Mine K. Yücel is a senior economist and vice president at the Federal Reserve Bank of Dallas. As an energy economist and head of the Bank's regional group, she analyzes the regional economy and energy markets on an ongoing basis and has published numerous articles on energy and regional growth. Yücel is president of the United States Association of Energy Economics (USAEE) and the Dallas chapter of the National Association for Business Economics. She has served on the executive boards of the USAEE and the Dallas Chapter of Women in Technology International, Inc.

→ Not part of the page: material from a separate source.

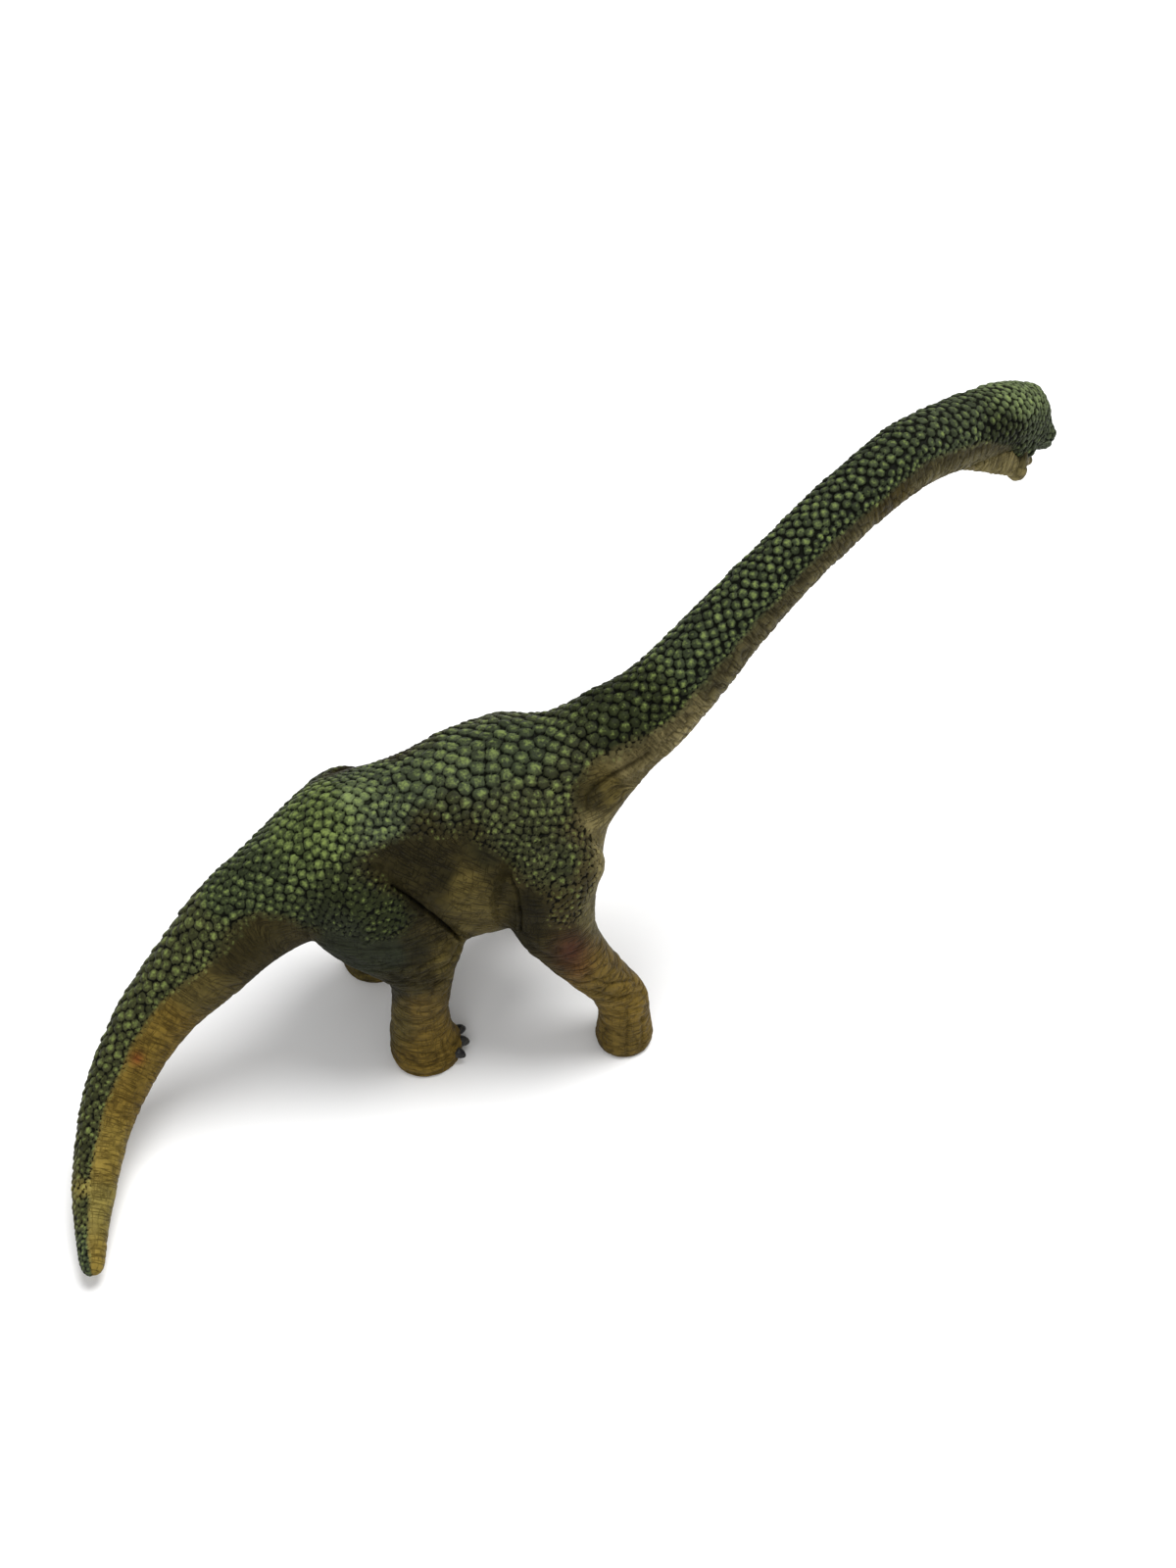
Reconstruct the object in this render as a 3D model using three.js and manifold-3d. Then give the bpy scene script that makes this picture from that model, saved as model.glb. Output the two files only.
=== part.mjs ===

Before joining the Bank she was an assistant professor of economics at Louisiana State University. She has a B.S. and M.S. in mathematics from Bogazici University in Istanbul, Turkey and a Ph.D. in economics from Rice University in Houston, Texas.

 

Michael Zenker
Senior Director, North American Natural Gas
CERA

Michael Zenker heads Cambridge Energy Research Associates's North America Natural Gas service. Mr. Zenker leads CERA's research on the North American natural gas industry, delivering a fundamentals-based, independent assessment of the future business environment for natural gas, including the driving forces affecting the market, price dynamics, and emerging trends and technologies from the upstream (E&P), midstream, pipeline, marketing/trading, to end-use. He has over 15 years' experience in the energy industry, including extensive experience in the power sector . He assists clients with business strategy, asset valuation, LNG strategy, pipeline and storage capacity investment decisions and procurement strategy. Mr. Zenker contributes to CERA's quarterly North American Natural Gas Watch and the monthly natural gas market Midmonth Report. Previously, Mr. Zenker led a gas and power trading organization for Southern California Edison, where he was responsible for commodity trading, pipeline and storage asset management, contract management, and power plant dispatch. Mr. Zenker holds an MBA and a BS from the University of California.